Exercise: Give back exactly the lines running from the line that holds "Write part 3" through the line that holds "return Vector((x, WEB_FRONT", ends included, and no other lines.

— Start of Data for processing —

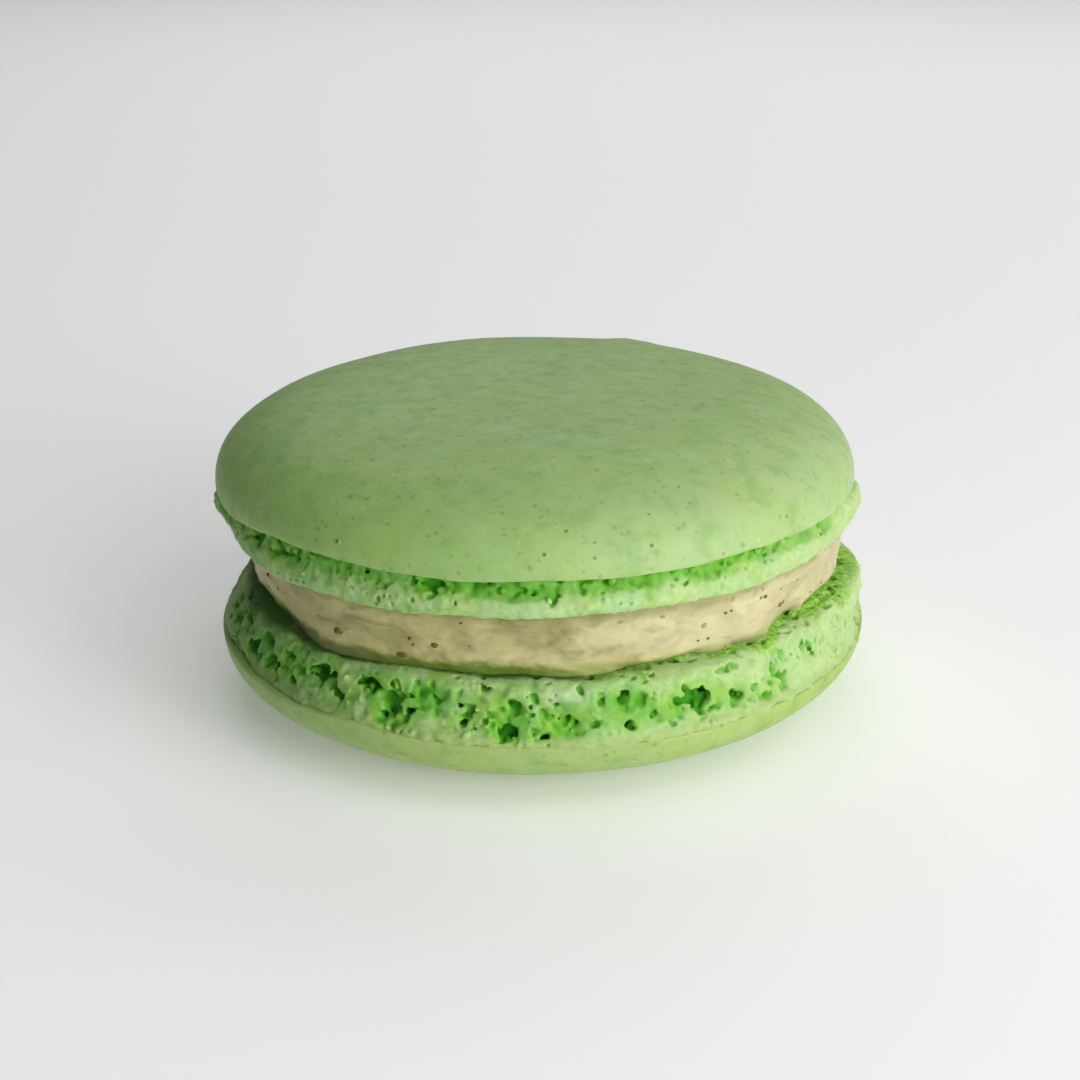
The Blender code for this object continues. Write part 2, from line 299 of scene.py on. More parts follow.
def foot(name, shell, matrix, rng, hollows, lower):
    """The porous collar of a shell: a solid disc with a clodded wall, opened here and there by burst bubbles."""
    v = FOOT_CELL
    H = shell["foot"]
    half = 24.4
    nx = int(2 * half / v)
    nz = int((H + 2.3) / v)
    origin = np.array([-half, -half, -1.30])
    x = origin[0] + np.arange(nx) * v
    h = origin[2] + np.arange(nz) * v
    X, Y = np.meshgrid(x, x, indexing="ij")
    r = np.hypot(X, Y).astype(np.float32)
    th = np.arctan2(Y, X).astype(np.float32) % TAU
    near = (r > 17.5) & (r < 24.3)
    rn = r[near]

    # the wall and the foot's face, on a table of angles and heights
    na = 3072
    ang = np.arange(na) / na * TAU
    A, HH = np.meshgrid(ang, h, indexing="ij")
    slow = RingNoise(rng, 22, 3.0, -2, H + 2)
    edge = RingNoise(rng, 105, 3.0, -2, H + 2)
    region = RingNoise(rng, 30, 2.2, -2, H + 2)
    warp = [0.22 * RingNoise(rng, 130, 0.9, -2, H + 2)(A, HH) + 0.07 * RingNoise(rng, 400, 0.35, -2, H + 2)(A, HH) for _ in range(2)]
    big = heap(rng, ang, h, 1.75, 0.42, 0.26, -2, H + 2, warp)
    mid = heap(rng, ang, h, 0.82, 0.20, 0.15, -2, H + 2, warp)
    fine = heap(rng, ang, h, 0.40, 0.085, 0.065, -2, H + 2, warp)
    rough = np.clip(0.85 + 0.25 * region(A, HH), 0.35, 1.3)
    if lower:
        rough = rough * (1 - 0.38 * bump_at(A, 332, 26)) * (1 - 0.24 * bump_at(A, 272, 28))
        wall = np.interp(HH, [-1.4, -0.3, 0.05, 0.40, 1.4, 2.6, 3.4, 4.5], [22.5, 23.00, 23.00, 22.80, 22.50, 22.20, 21.95, 21.6])
        sloped = np.interp(HH, [-1.4, -0.3, 0.1, 0.8, 1.8, 2.8, 3.3, 3.8, 4.5], [22.3, 22.70, 22.72, 22.62, 22.12, 21.50, 21.18, 20.9, 20.5])
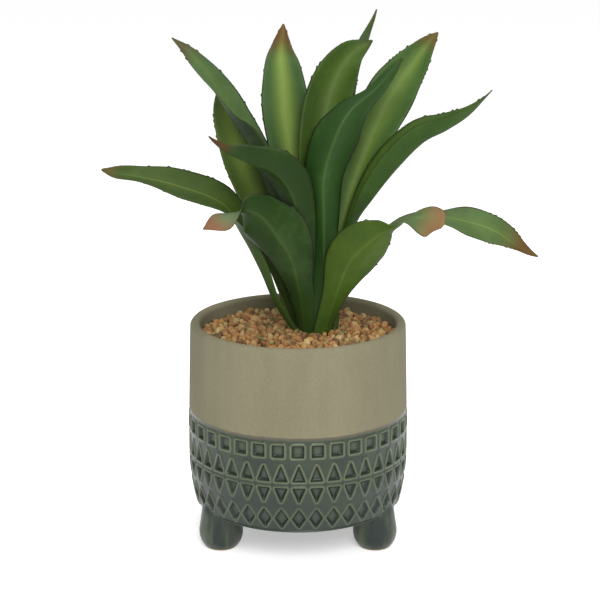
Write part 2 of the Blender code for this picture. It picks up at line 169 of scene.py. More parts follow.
# Leaves, as the frame has them: the way that each grows out from the stem, in degrees
# anticlockwise from +X, and stations along its midrib from foot to tip: (x, y, height, blade
# width, roll, fold). Roll turns the blade about its midrib, and fold lifts both its halves.
LEAF_SHAPES = {
    "leaf_left_low": (190, (
        (-3, -3, 119, 6, -20, 15), (-13, -5, 136, 9, 0, 35), (-20, -3, 152, 12, 0, 40),
        (-29, -2, 170, 18, 10, 35), (-41, -3, 188, 24, 30, 20), (-64, -5, 198, 23, 35, 15),
        (-83, -6, 203, 15, 30, 20), (-96, -4, 205, 10, 40, 15), (-105, -3, 207, 1, 50, 0),
    )),
    "leaf_left_back": (150, (
        (-3, 10, 119, 8, -5, 15), (-18, 17, 164, 17, 15, 15), (-25, 24, 188, 24, 25, 15),
        (-32, 30, 209, 27, 30, 15), (-38, 35, 227, 24, 25, 15), (-40, 39, 239, 16, 25, 10),
        (-41, 42, 251, 1, 25, 0),
    )),
    "leaf_left_high": (165, (
        (-1, 7, 119, 6, 0, 15), (-12, 9, 179, 18, -5, 40), (-18, 10, 199, 21, -10, 45),
        (-26, 13, 217, 27, -15, 40), (-35, 16, 231, 27, 0, 30), (-45, 18, 249, 20, 15, 20),
        (-57, 21, 265, 10, 30, 0), (-68, 24, 274, 1, 30, 0),
    )),
    "leaf_front_left": (235, (
        (4, -7, 119, 9, -10, 15), (1, -15, 142, 17, -30, 35), (-4, -20, 163, 31, -35, 35),
        (-11, -23, 175, 37, -40, 35), (-18, -26, 185, 33, -60, 40), (-26, -28, 190, 17, -65, 25),
        (-32, -30, 189, 12, -20, 0), (-40, -34, 186, 15, 15, -10), (-49, -38, 182, 1, 20, 0),
    )),
    "leaf_front_hood": (210, (
        (1, -2, 119, 7, -5, 15), (1, -8, 170, 19, -45, 35), (-1, -10, 188, 24, -50, 40),
        (-5, -12, 199, 28, -50, 40), (-12, -16, 208, 25, -50, 40), (-22, -21, 213, 20, -45, 45),
        (-30, -25, 217, 15, -35, 50), (-38, -27, 221, 8, -25, 50), (-46, -28, 229, 1, -25, 0),
    )),
    "leaf_back_upright": (95, (
        (5, 11, 119, 6, -15, 15), (4, 20, 159, 12, 5, 35), (0, 26, 186, 19, 5, 30),
        (-4, 30, 212, 27, 5, 30), (-7, 34, 236, 30, 5, 30), (-9, 37, 257, 22, 0, 25),
        (-9, 39, 268, 12, 5, 20), (-8, 40, 280, 1, 5, 0),
    )),
    "leaf_back_curled": (60, (
        (12, 9, 119, 7, 10, 15), (11, 12, 164, 13, -25, 30), (11, 15, 186, 20, -25, 30),
        (12, 21, 213, 28, -30, 30), (16, 28, 235, 30, -25, 30), (21, 34, 251, 27, -30, 30),
        (29, 38, 263, 18, -30, 30), (41, 40, 271, 1, -30, 0),
    )),
    "leaf_front_tall": (300, (
        (11, -5, 119, 9, 10, 15), (14, -3, 153, 14, 30, 25), (14, -3, 178, 20, 30, 35),
        (14, -3, 203, 28, 30, 40), (20, -3, 224, 32, 35, 40), (28, 0, 238, 25, 40, 45),
        (42, 7, 249, 13, 35, 50), (56, 16, 264, 1, 35, 0),
    )),
    "leaf_back_tallest": (75, (
        (6, 14, 119, 7, -25, 15), (15, 31, 171, 14, 0, 45), (23, 43, 209, 18, 20, 40),
        (29, 52, 235, 17, 15, 45), (35, 57, 258, 12, 35, 45), (39, 59, 269, 9, 40, 50),
        (44, 62, 286, 1, 40, 0),
    )),
    "leaf_right_back": (45, (
        (15, 10, 119, 7, 5, 15), (21, 17, 159, 11, -25, 30), (27, 23, 180, 15, -20, 35),
        (34, 30, 200, 21, -30, 35), (42, 37, 220, 30, -35, 35), (52, 44, 240, 31, -40, 30),
        (64, 50, 256, 22, -35, 30), (72, 53, 267, 11, -35, 25), (78, 54, 274, 1, -35, 0),
    )),
    "leaf_right_high": (5, (
        (17, 2, 119, 7, 10, 15), (25, 5, 155, 10, 0, 30), (31, 6, 176, 14, 0, 35),
        (41, 7, 191, 24, 0, 50), (53, 8, 206, 29, 0, 55), (67, 9, 220, 27, 0, 55),
        (80, 9, 227, 20, 0, 50), (92, 9, 235, 11, 0, 45), (104, 9, 248, 1, 0, 0),
    )),
    "leaf_front_right": (315, (
        (14, -8, 119, 11, 20, 15), (20, -12, 139, 15, 40, 20), (27, -15, 158, 28, 50, 20),
        (36, -18, 169, 28, 50, 20), (45, -21, 177, 16, 45, 15), (51, -23, 180, 6, 20, 5),
        (57, -26, 185, 9, -20, -5), (65, -29, 186, 18, -45, -15), (71, -32, 185, 17, -50, -15),
        (75, -36, 183, 3, -50, 0),
    )),
    "leaf_right_low": (350, (
        (21, 1, 119, 7, 0, 15), (24, 4, 138, 8, -15, 15), (37, 6, 158, 12, -10, 10),
        (51, 8, 173, 12, -5, 10), (63, 9, 179, 14, -10, -5), (78, 10, 178, 18, -10, 0),
        (93, 11, 175, 23, -30, 5), (108, 11, 170, 20, -35, 5), (121, 11, 161, 11, -30, 25),
        (132, 10, 156, 1, -30, 0),
    )),
    "leaf_back_low_left": (110, (
        (4, 17, 119, 8, 0, 15), (1, 23, 138, 14, 0, 25), (-4, 34, 160, 22, 0, 25),
        (-9, 48, 172, 22, 0, 20), (-14, 62, 172, 14, 0, 15), (-18, 72, 167, 1, 0, 0),
    )),
    "leaf_back_low_right": (55, (
        (17, 14, 119, 8, 0, 15), (22, 20, 135, 13, 0, 25), (28, 30, 148, 18, 0, 25),
        (35, 41, 153, 18, 0, 20), (41, 51, 150, 12, 0, 15), (46, 59, 144, 1, 0, 0),
    )),
}

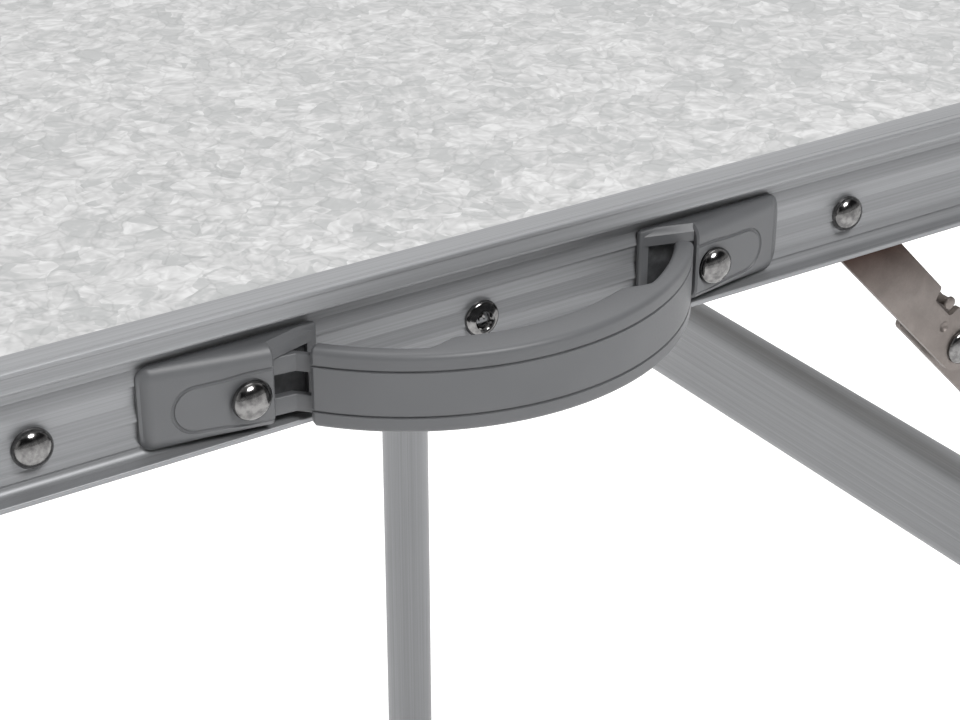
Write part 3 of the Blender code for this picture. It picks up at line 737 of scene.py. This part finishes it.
class FOLDINGTABLE_OT_grip(bpy.types.Operator):
    """Make the bow grip with its two grooves and its prongs"""
    bl_idname = "folding_table.grip"
    bl_label = "Grip"

    half_span, shift = 52.8 * MM, 2.3 * MM
    end_reach = 9.5 * MM

    def execute(self, context):
        low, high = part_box("handle_grip")
        self.reach = WEB_FRONT - low.y
        self.half_height = (high.z - low.z) / 2
        rise = self.reach - self.end_reach
        self.radius = (self.half_span ** 2 + rise ** 2) / (2 * rise)
        count = 56
        rings = []
        for i in range(count + 1):
            x = self.half_span * (2 * i / count - 1)
            pinch = 0.5 * MM if i in (0, count) else 0
            rings.append(self.ring(x, pinch))
            if i in (0, count - 1):
                rings.append(self.ring(self.half_span * (1 if i else -1) * 0.99, 0))
        mesh = closed_mesh("grip", rings)
        prongs = [("UNION", self.prong(sign, up)) for sign in (-1, 1) for up in (-5 * MM, 5 * MM)]
        mesh = carved("grip", mesh, prongs)
        place_piece("bow_grip", mesh, "plastic", "handle", ["handle_grip"], smooth=32)
        return {"FINISHED"}

    def at(self, x, inset, up):
        angle = math.asin(x / self.radius)
        out = self.reach - self.radius + (self.radius - inset) * math.cos(angle)
        x = self.shift + (self.radius - inset) * math.sin(angle)
        return Vector((x, WEB_FRONT - out, ROW + up))

    def thickness(self, x):
        step = min(max((abs(x) - 25 * MM) / (8 * MM), 0), 1)
        return (9.4 - 4.8 * step * step * (3 - 2 * step)) * MM

    def ring(self, x, pinch):
        """Section of the bow: a rounded bar with two grooves in its outer face."""
        half, thick, corner = self.half_height - pinch, self.thickness(x) - pinch, 1.5 * MM
        groove, wide, deep = 5.6 * MM, 0.35 * MM, 0.5 * MM
        upper = [(pinch, 0), (pinch, groove - wide), (deep, groove - 0.4 * wide),
                 (deep, groove + 0.4 * wide), (pinch, groove + wide)]
        upper += arc((pinch + corner, half - corner), corner, 180, 90, 6)
        upper += arc((thick - corner, half - corner), corner, 90, 0, 6)
        lower = [(inset, -up) for inset, up in reversed(upper[1:])]
        return [self.at(x, inset, up) for inset, up in upper + lower]

    def prong(self, sign, up):
        """Flat prong from the end of the bow into its socket."""
        inner = self.at(sign * (self.half_span - 3 * MM), 3 * MM, up)
        knee = Vector((sign * 54 * MM + self.shift, WEB_FRONT - 4.2 * MM, ROW + up))
        tip = Vector((sign * 63 * MM + self.shift, WEB_FRONT - 3.3 * MM, ROW + up))
        half, high = 1.1 * MM, 2.2 * MM
        rings = [[point + Vector((0, y * half, z * high)) for y, z in
                  ((-1, -1), (1, -1), (1, 1), (-1, 1))] for point in (inner, knee, tip)]
        return carved("prong", closed_mesh("prong", rings), [], 0.3 * MM)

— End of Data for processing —

Response to this task:
Write part 3 of the Blender code for this picture. It picks up at line 737 of scene.py. This part finishes it.
class FOLDINGTABLE_OT_grip(bpy.types.Operator):
    """Make the bow grip with its two grooves and its prongs"""
    bl_idname = "folding_table.grip"
    bl_label = "Grip"

    half_span, shift = 52.8 * MM, 2.3 * MM
    end_reach = 9.5 * MM

    def execute(self, context):
        low, high = part_box("handle_grip")
        self.reach = WEB_FRONT - low.y
        self.half_height = (high.z - low.z) / 2
        rise = self.reach - self.end_reach
        self.radius = (self.half_span ** 2 + rise ** 2) / (2 * rise)
        count = 56
        rings = []
        for i in range(count + 1):
            x = self.half_span * (2 * i / count - 1)
            pinch = 0.5 * MM if i in (0, count) else 0
            rings.append(self.ring(x, pinch))
            if i in (0, count - 1):
                rings.append(self.ring(self.half_span * (1 if i else -1) * 0.99, 0))
        mesh = closed_mesh("grip", rings)
        prongs = [("UNION", self.prong(sign, up)) for sign in (-1, 1) for up in (-5 * MM, 5 * MM)]
        mesh = carved("grip", mesh, prongs)
        place_piece("bow_grip", mesh, "plastic", "handle", ["handle_grip"], smooth=32)
        return {"FINISHED"}

    def at(self, x, inset, up):
        angle = math.asin(x / self.radius)
        out = self.reach - self.radius + (self.radius - inset) * math.cos(angle)
        x = self.shift + (self.radius - inset) * math.sin(angle)
        return Vector((x, WEB_FRONT - out, ROW + up))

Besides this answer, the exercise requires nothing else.